D'autant que pour Fabrice Rochelandet, "Google fait de bons chiffres grâce à la pub, Amazon fait de la vente en ligne, Facebook est une vraie innovation sociale, mais absolument pas un modèlé économique rentable. Le réseau social doit prouver qu'il peut rapporter, ce qui n'est pas gagné."
• Au revoir Zuckerberg ?
Les actionnaires vont-ils réclamer la tête du fondateur de Facebook, Mark Zuckerberg ? On peut se poser la question. "Nombreuses sont les compagnies qui décident (...) de remplacer le fondateur à la tête de l'entreprise par un meilleur gestionnaire", comme le souligne Numérama.
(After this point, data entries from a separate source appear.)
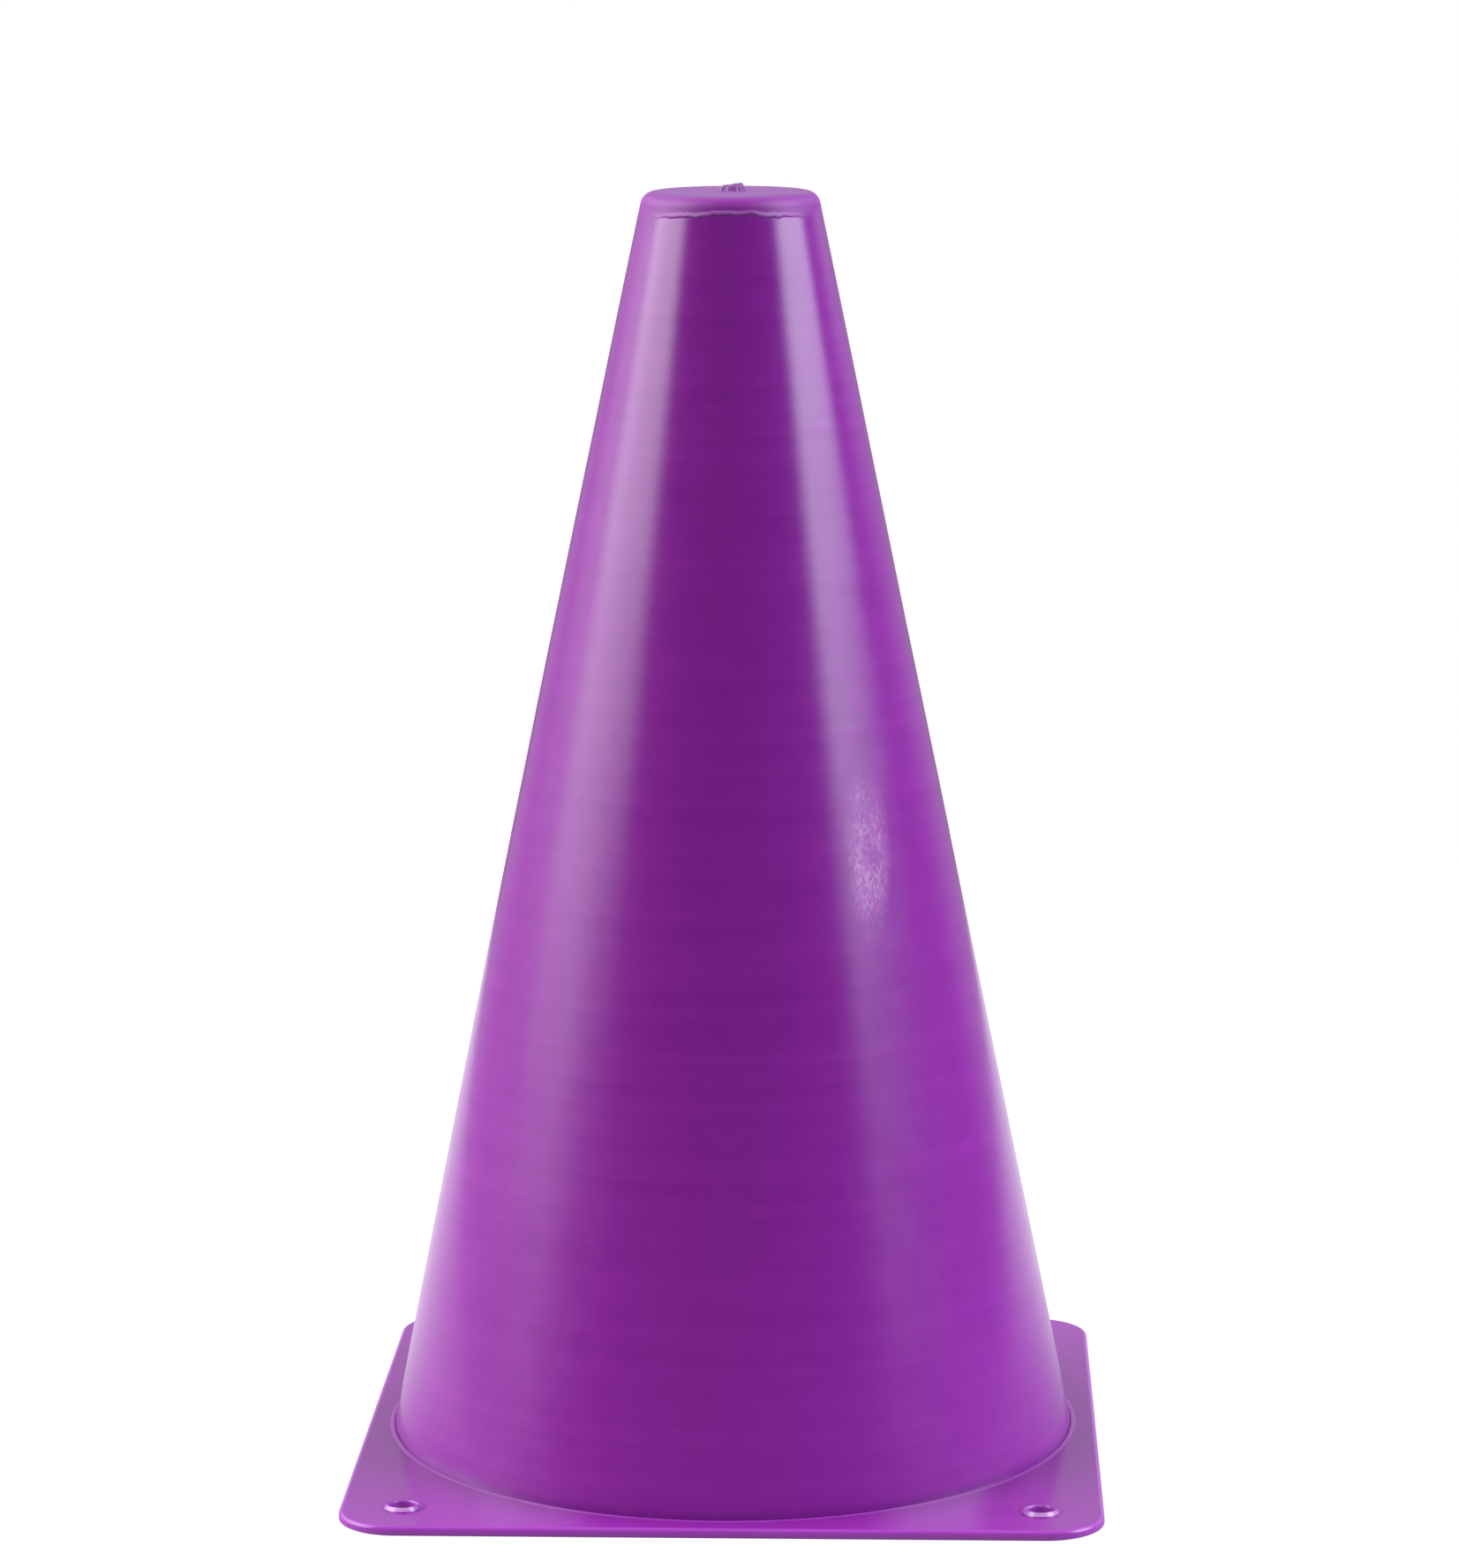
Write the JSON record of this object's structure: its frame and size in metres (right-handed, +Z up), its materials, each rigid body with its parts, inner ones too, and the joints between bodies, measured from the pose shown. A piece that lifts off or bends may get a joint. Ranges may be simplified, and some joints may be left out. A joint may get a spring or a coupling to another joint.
{
  "type": "sports marker cone",
  "caption": "Small free-standing marker cone: hollow tapered plastic shell with a closed crown on a square base plate with corner holes.",
  "frame": {"origin": "on the floor, under the centre of the square base plate, on the axis of the cone", "axes": "+Z up along the cone's axis, X and Y along the sides of the base plate, -Y towards the front"},
  "size_m": [0.1354, 0.1354, 0.2318],
  "materials": {
    "plate_plastic": "satin purple polyethylene, moulded",
    "shell_plastic": "satin purple polyethylene, moulded, with faint flow marks",
    "crown_plastic": "satin purple polyethylene, moulded, with a torn gate"
  },
  "bodies": {
    "root": {"base_plate": "plate_plastic", "cone_shell": "shell_plastic", "crown_cap": "crown_plastic"}
  },
  "joints": []
}
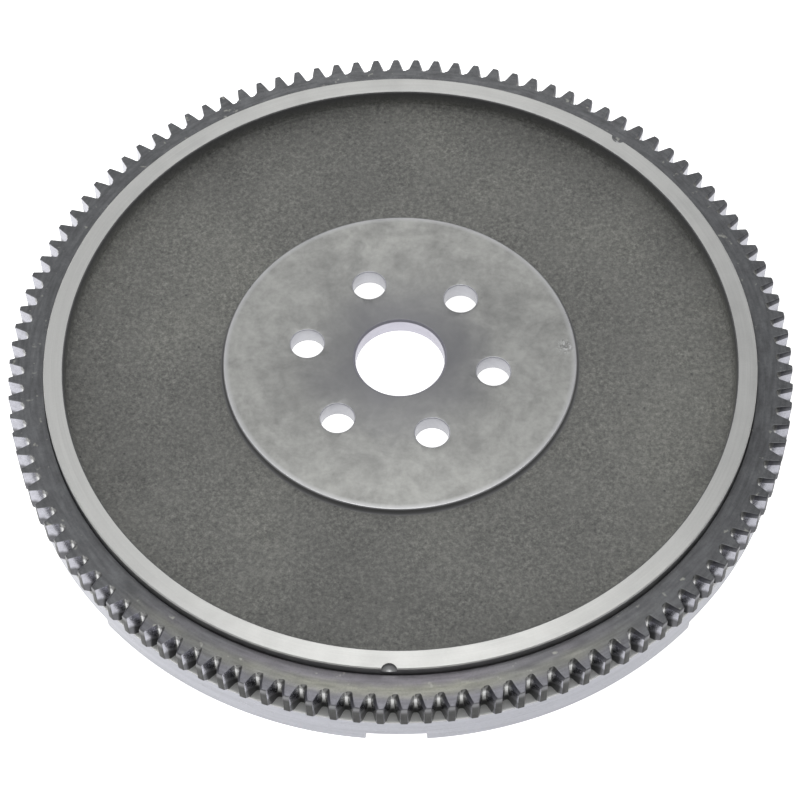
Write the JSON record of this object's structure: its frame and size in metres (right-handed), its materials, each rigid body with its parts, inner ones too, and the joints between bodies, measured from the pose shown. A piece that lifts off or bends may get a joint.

A 27 ans, Zuckerberg va devoir faire face aux marchés, il devra rendre des comptes et inspirer confiance aux investisseurs. Et ecrans.fr souligne qu'on s'interroge déjà sur la viabilité de la poule aux œufs d'or : "La pression est d’autant plus forte pour Zuckerberg que certains analystes s’interrogent sur l’avenir à long terme de Facebook."
Le jeune homme va devoir montrer s'il est vraiment un "entrepreneur-innovateur, un peu comme Steve Jobs pour Apple", estime Grazia Cecere. Sinon, "il restera, selon Fabrice Rochelandet, un créateur qui a eu de la chance".